The required output is a word-for-word copy of the lines from the line bearing "const cucumber = new" through the line bearing "from mathutils import Matrix, Vector", inclusive, and no other lines.

Information provided:
-- Begin --
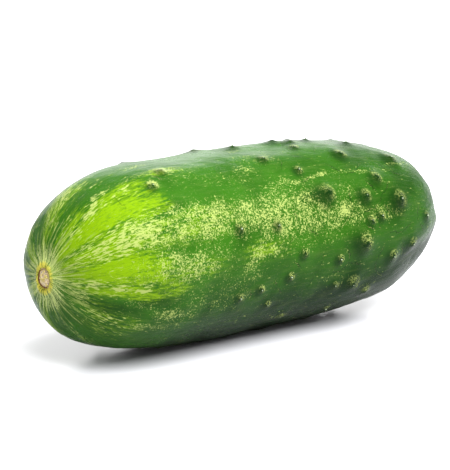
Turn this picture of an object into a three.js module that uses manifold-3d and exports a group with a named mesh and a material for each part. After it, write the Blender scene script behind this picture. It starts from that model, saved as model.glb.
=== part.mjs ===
// A short field cucumber, lying on its side: one solid fruit with a bowed body, two domed ends,
// low warts, a corky blossom scar, a dry stem scar in a dimple and a small ground spot to rest on.
//
// Millimetres, +Z up. X runs from the blossom end (-X) to the stem end (+X), and the fruit bows
// towards +Y. The origin is under the middle of the fruit, on the surface that it lies on.
//
// A place on the skin is given as along, the distance in mm from the blossom tip, and around, the
// angle in degrees about the fruit's axis: 0 faces -Y, 90 is the top, 180 faces +Y, 270 is underneath.

import * as THREE from "three";
import { mergeVertices } from "three/addons/utils/BufferGeometryUtils.js";
import Module from "manifold-3d";

// Body
const LENGTH = 125;
const RADIUS = 23.8;
const TAPER = 0.037; // how much thicker the blossom half is, as a share of the radius
const BOW = 5.4; // how far the middle stands out sideways from the line between the tips
const BLOSSOM_DOME = { share: 0.36, fullness: 3.2 }; // share of the length, and how blunt
const STEM_DOME = { share: 0.48, fullness: 3.5 };

// Facets of the body
const RINGS = 42;
const SECTORS = 44;

// Soft swells and dents: where, how far they reach in mm, and how high they stand
const LUMPS = [
  { along: 20, around: 95, reach: 12, height: 0.3 },
  { along: 25, around: 285, reach: 12, height: -0.5 },
  { along: 45, around: 92, reach: 12, height: -0.4 },
  { along: 52, around: 285, reach: 12, height: 0.7 },
  { along: 64, around: 256, reach: 12, height: 0.5 },
  { along: 78, around: 290, reach: 12, height: 0.5 },
  { along: 97, around: 86, reach: 9, height: -0.3 },
  { along: 106, around: 306, reach: 8, height: 0.5 },
  { along: 112, around: 330, reach: 8, height: -1.3 },
  { along: 115, around: 62, reach: 9, height: 0.9 },
];

// Warts: half width, height, and how far each dome goes down into the body, in mm
const WARTS = {
  small: { halfWidth: 1.2, height: 0.3, root: 0.8 },
  middle: { halfWidth: 1.7, height: 0.55, root: 0.9 },
  large: { halfWidth: 2.3, height: 0.8, root: 1.0 },
};
const WART_SIDES = 8;
const WART_SHOULDER = { out: 0.62, up: 0.72 }; // shares of the half width and of the height
const WART_ROOT_TAPER = 0.9;

// The warts of the side that faces -Y and the top, as [along, around]
const FRONT_WARTS = {
  small: [
    [46, 21], [46, 337], [53, 340], [57, 327], [59, 19], [63, 345], [65, 68], [65, 311], [67, 359],
    [73, 54], [78.5, 78], [80, 332], [80, 351], [82, 307], [91.5, 13], [95.5, 15], [115, 9.5],
  ],
  middle: [
    [26, 61.5], [32, 72], [63, 94], [76, 94], [80, 88], [86, 91], [90, 64.5], [91, 29.5], [92.5, 320],
    [97, 41.5], [97, 83], [100, 344.5], [107, 62], [108, 349],
  ],
  large: [[78, 34], [86, 331], [88.5, 359], [103.5, 25]],
};

// The far side and the underside carry warts in rows that run along the fruit
const FAR_ROWS = 8;
const FAR_ROWS_FROM = 112;
const FAR_ROW_STEP = 24;
const WARTS_PER_ROW = 6;
const ROW_START = 112; // the wart nearest the stem
const ROW_GAP = 11; // the gap between the first two warts; the gaps grow towards the blossom end
const ROW_GAP_GROWTH = 1.2;
const ROW_SHIFT = 5; // every second row starts this much later
const SCATTER = { along: 7, around: 12 };
const SCATTER_SEED = 2026;
const FAR_SIZES = ["small", "middle", "middle", "large"]; // each as likely as the next

// Scars
const BLOSSOM_SCAR = {
  radius: 2.6,
  groove: 0.45,
  grooveDepth: 0.5,
  discDepth: 0.2,
  discFall: 0.1,
  flare: 0.1,
};
const STEM_DIMPLE = { radius: 6, depth: 1.2, flare: 1.15 };
const STEM_DIMPLE_WALL = [[0.55, 1], [0.8, 0.75], [1, 0.35]]; // shares of the radius and of the depth
const STEM_SCAR = {
  radius: 2.9,
  height: 0.7,
  rim: 0.6,
  bevel: 0.24,
  hollow: 0.25,
  hollowSlope: 0.48,
  root: 0.8,
};
const SCAR_SIDES = 28;
const CUT_CLEARANCE = 2; // how far a cut starts outside the tip

// Ground spot
const GROUND_SPOT_DEPTH = 0.35;

const wasm = await Module();
wasm.setup();

// The radius of the body before its swells and dents
function bodyRadius(along) {
  const t = along / LENGTH;
  const girth = RADIUS * (1 - TAPER * (t - 0.5));
  const toBlossom = Math.max(0, 1 - t / BLOSSOM_DOME.share);
  const toStem = Math.max(0, 1 - (1 - t) / STEM_DOME.share);
  const blossomDome = Math.sqrt(1 - toBlossom ** BLOSSOM_DOME.fullness);
  const stemDome = Math.sqrt(1 - toStem ** STEM_DOME.fullness);
  return girth * blossomDome * stemDome;
}

// The fruit's axis at that place: its point, its direction and its two cross directions
function axisFrame(along) {
  const u = (2 * along) / LENGTH - 1;
  const point = new THREE.Vector3(along - LENGTH / 2, BOW * (1 - u * u), 0);
  const direction = new THREE.Vector3(1, (-4 * BOW * u) / LENGTH, 0).normalize();
  const side = new THREE.Vector3().crossVectors(direction, new THREE.Vector3(0, 0, 1)).normalize();
  const up = new THREE.Vector3().crossVectors(side, direction);
  return { point, direction, side, up };
}

// How far the swells and dents move the skin out at that place
function lumpHeight(along, around) {
  let height = 0;
  for (const lump of LUMPS) {
    const turn = THREE.MathUtils.euclideanModulo(around - lump.around + 180, 360) - 180;
    const across = THREE.MathUtils.degToRad(turn) * RADIUS;
    const distance = Math.hypot(along - lump.along, across) / lump.reach;
    height += lump.height * Math.exp(-distance * distance);
  }
  return height;
}

// The point of the skin at that place
function skinPoint(along, around) {
  const { point, side, up } = axisFrame(along);
  const radius = bodyRadius(along);
  const swollen = radius > 0 ? radius + lumpHeight(along, around) : 0;
  const angle = THREE.MathUtils.degToRad(around);
  point.addScaledVector(side, swollen * Math.cos(angle));
  point.addScaledVector(up, swollen * Math.sin(angle));
  return point;
}

// The outward direction of the skin, from two short steps across that place
function skinNormal(along, around) {
  const mm = 0.1;
  const degrees = 0.5;
  const alongStep = skinPoint(along + mm, around).sub(skinPoint(along - mm, around));
  const aroundStep = skinPoint(along, around + degrees).sub(skinPoint(along, around - degrees));
  return alongStep.cross(aroundStep).normalize();
}

// A closed geometry becomes a solid that can be joined and cut
function toSolid(geometry) {
  const shell = geometry.clone();
  shell.deleteAttribute("normal");
  shell.deleteAttribute("uv");
  const merged = mergeVertices(shell);
  const vertProperties = new Float32Array(merged.attributes.position.array);
  const triVerts = new Uint32Array(merged.index.array);
  return new wasm.Manifold(new wasm.Mesh({ numProp: 3, vertProperties, triVerts }));
}

// The faces of a finished solid, as a geometry
function toGeometry(solid) {
  const { vertProperties, triVerts } = solid.getMesh();
  const geometry = new THREE.BufferGeometry();
  geometry.setAttribute("position", new THREE.BufferAttribute(vertProperties, 3));
  geometry.setIndex(new THREE.BufferAttribute(triVerts, 1));
  return geometry;
}

// A turned solid whose axis stands on point and runs along direction
function turnedSolid(profile, sides, point, direction) {
  const geometry = new THREE.LatheGeometry(profile.map(([r, h]) => new THREE.Vector2(r, h)), sides);
  geometry.applyQuaternion(new THREE.Quaternion().setFromUnitVectors(new THREE.Vector3(0, 1, 0), direction));
  geometry.translate(point.x, point.y, point.z);
  return toSolid(geometry);
}

// The bare body: rings about the axis, closer together towards the tips, and a point at each tip
function bodySolid() {
  const positions = [];
  for (let ring = 1; ring < RINGS; ring++) {
    const along = (LENGTH * (1 - Math.cos((Math.PI * ring) / RINGS))) / 2;
    for (let sector = 0; sector < SECTORS; sector++) {
      positions.push(...skinPoint(along, (360 * sector) / SECTORS));
    }
  }
  const blossomTip = positions.length / 3;
  positions.push(...skinPoint(0, 0));
  const stemTip = blossomTip + 1;
  positions.push(...skinPoint(LENGTH, 0));

  const faces = [];
  const lastRing = (RINGS - 2) * SECTORS;
  for (let sector = 0; sector < SECTORS; sector++) {
    const next = (sector + 1) % SECTORS;
    faces.push(blossomTip, sector, next);
    faces.push(stemTip, lastRing + next, lastRing + sector);
    for (let ring = 0; ring < RINGS - 2; ring++) {
      const near = ring * SECTORS;
      const far = near + SECTORS;
      faces.push(near + sector, far + sector, near + next);
      faces.push(near + next, far + sector, far + next);
    }
  }
  const geometry = new THREE.BufferGeometry();
  geometry.setAttribute("position", new THREE.Float32BufferAttribute(positions, 3));
  geometry.setIndex(faces);
  return toSolid(geometry);
}

// One wart: a low dome on the skin, rooted in the body
function wartSolid(along, around, { halfWidth, height, root }) {
  const profile = [
    [0, -root],
    [halfWidth * WART_ROOT_TAPER, -root],
    [halfWidth, 0],
    [halfWidth * WART_SHOULDER.out, height * WART_SHOULDER.up],
    [0, height],
  ];
  return turnedSolid(profile, WART_SIDES, skinPoint(along, around), skinNormal(along, around));
}

// Even numbers from 0 to 1, the same in every run
function seededNumbers(seed) {
  const factor = 16807;
  const modulus = 2147483647;
  let state = seed;
  return () => {
    state = (state * factor) % modulus;
    return state / modulus;
  };
}

// The warts of the far side and the underside, as [along, around, size]
function farWarts() {
  const random = seededNumbers(SCATTER_SEED);
  const warts = [];
  for (let row = 0; row < FAR_ROWS; row++) {
    for (let place = 0; place < WARTS_PER_ROW; place++) {
      const stemward = ROW_START - ROW_GAP * place ** ROW_GAP_GROWTH - ROW_SHIFT * (row % 2);
      const along = stemward + SCATTER.along * (random() - 0.5);
      const around = FAR_ROWS_FROM + FAR_ROW_STEP * row + SCATTER.around * (random() - 0.5);
      const size = FAR_SIZES[Math.floor(FAR_SIZES.length * random())];
      warts.push([along, around, size]);
    }
  }
  return warts;
}

// Every wart of the fruit
function wartSolids() {
  const solids = [];
  for (const [size, places] of Object.entries(FRONT_WARTS)) {
    for (const [along, around] of places) solids.push(wartSolid(along, around, WARTS[size]));
  }
  for (const [along, around, size] of farWarts()) solids.push(wartSolid(along, around, WARTS[size]));
  return solids;
}

// What is cut from the blossom tip: a flat seat for the corky disc, with a ring groove round it
function blossomScarCut() {
  const { radius, groove, grooveDepth, discDepth, discFall, flare } = BLOSSOM_SCAR;
  const { point, direction } = axisFrame(0);
  const profile = [
    [0, -discDepth],
    [radius - groove, -discDepth - discFall],
    [radius - groove / 2, -grooveDepth],
    [radius, -discDepth],
    [radius + flare, CUT_CLEARANCE],
    [0, CUT_CLEARANCE],
  ];
  return turnedSolid(profile, SCAR_SIDES, point, direction.negate());
}

// What is cut from the stem tip: a round dimple with soft walls
function stemDimpleCut() {
  const { radius, depth, flare } = STEM_DIMPLE;
  const { point, direction } = axisFrame(LENGTH);
  const wall = STEM_DIMPLE_WALL.map(([out, down]) => [radius * out, -depth * down]);
  const profile = [[0, -depth], ...wall, [radius * flare, CUT_CLEARANCE], [0, CUT_CLEARANCE]];
  return turnedSolid(profile, SCAR_SIDES, point, direction);
}

// The dry stem scar: a low button with a rim, standing in the dimple
function stemScarSolid() {
  const { radius, height, rim, bevel, hollow, hollowSlope, root } = STEM_SCAR;
  const { point, direction } = axisFrame(LENGTH);
  const foot = -STEM_DIMPLE.depth;
  const profile = [
    [0, foot - root],
    [radius, foot - root],
    [radius, foot],
    [radius - bevel, foot + height],
    [radius - rim, foot + height],
    [radius - rim - hollowSlope, foot + height - hollow],
    [0, foot + height - hollow],
  ];
  return turnedSolid(profile, SCAR_SIDES, point, direction);
}

// What is cut from the underside, so that the fruit rests on a small flat
function groundSpotCut(lowest) {
  const size = LENGTH * 2;
  const geometry = new THREE.BoxGeometry(size, size, size);
  geometry.translate(0, 0, lowest + GROUND_SPOT_DEPTH - size / 2);
  return toSolid(geometry);
}

// The whole fruit, set over the origin on its ground spot
function cucumberGeometry() {
  const body = bodySolid();
  const lowest = body.boundingBox().min[2];
  let fruit = body;
  for (const wart of wartSolids()) fruit = fruit.add(wart);
  fruit = fruit.subtract(blossomScarCut()).subtract(stemDimpleCut()).add(stemScarSolid());
  fruit = fruit.subtract(groundSpotCut(lowest));
  const geometry = toGeometry(fruit);
  geometry.computeBoundingBox();
  const { min, max } = geometry.boundingBox;
  geometry.translate(-(min.x + max.x) / 2, -(min.y + max.y) / 2, -min.z);
  return geometry;
}

const skin = new THREE.MeshStandardMaterial({ color: 0x5f9330, roughness: 0.38, metalness: 0 });

const cucumber = new THREE.Mesh(cucumberGeometry(), skin);
cucumber.name = "cucumber";

const part = new THREE.Group();
part.add(cucumber);

export default part;
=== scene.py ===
"""A short field cucumber: its warty speckled skin, its blossom and stem scars, and a studio stage.

The fruit lies along X, blossom end at -X. A place on the skin is given as along, the distance in mm
from the blossom tip, and around, the angle in degrees about the fruit's axis: 0 faces -Y, 90 is the
top, 180 faces +Y and 270 is underneath.
"""

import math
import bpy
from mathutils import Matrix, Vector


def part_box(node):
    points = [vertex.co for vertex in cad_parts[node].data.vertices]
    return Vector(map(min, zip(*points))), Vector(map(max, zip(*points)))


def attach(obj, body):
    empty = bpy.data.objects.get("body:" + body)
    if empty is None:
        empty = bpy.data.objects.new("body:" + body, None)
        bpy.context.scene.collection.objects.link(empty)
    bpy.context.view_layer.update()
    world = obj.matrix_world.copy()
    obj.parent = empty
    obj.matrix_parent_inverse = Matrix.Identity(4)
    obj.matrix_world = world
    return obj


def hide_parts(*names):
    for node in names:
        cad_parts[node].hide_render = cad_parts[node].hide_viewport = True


bl_info = {
    "name": "Field Cucumber",
    "version": (1, 0, 0),
    "blender": (4, 5, 0),
    "location": "View3D > Sidebar > Cucumber",
    "description": "Builds a short field cucumber with warts, speckled skin and scars, on a studio stage",
    "category": "Add Mesh",
}

import bpy
import numpy as np
from bpy.props import FloatProperty, FloatVectorProperty, IntProperty, PointerProperty
from mathutils import Quaternion, Vector

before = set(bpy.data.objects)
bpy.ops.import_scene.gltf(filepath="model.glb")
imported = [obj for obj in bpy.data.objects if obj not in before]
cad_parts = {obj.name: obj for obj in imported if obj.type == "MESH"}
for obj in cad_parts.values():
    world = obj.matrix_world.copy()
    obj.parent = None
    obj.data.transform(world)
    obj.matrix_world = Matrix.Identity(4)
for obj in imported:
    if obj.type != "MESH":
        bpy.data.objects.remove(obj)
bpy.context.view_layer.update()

NODE = "cucumber"
MM = 0.001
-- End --
Final result:
const cucumber = new THREE.Mesh(cucumberGeometry(), skin);
cucumber.name = "cucumber";

const part = new THREE.Group();
part.add(cucumber);

export default part;
=== scene.py ===
"""A short field cucumber: its warty speckled skin, its blossom and stem scars, and a studio stage.

The fruit lies along X, blossom end at -X. A place on the skin is given as along, the distance in mm
from the blossom tip, and around, the angle in degrees about the fruit's axis: 0 faces -Y, 90 is the
top, 180 faces +Y and 270 is underneath.
"""

import math
import bpy
from mathutils import Matrix, Vector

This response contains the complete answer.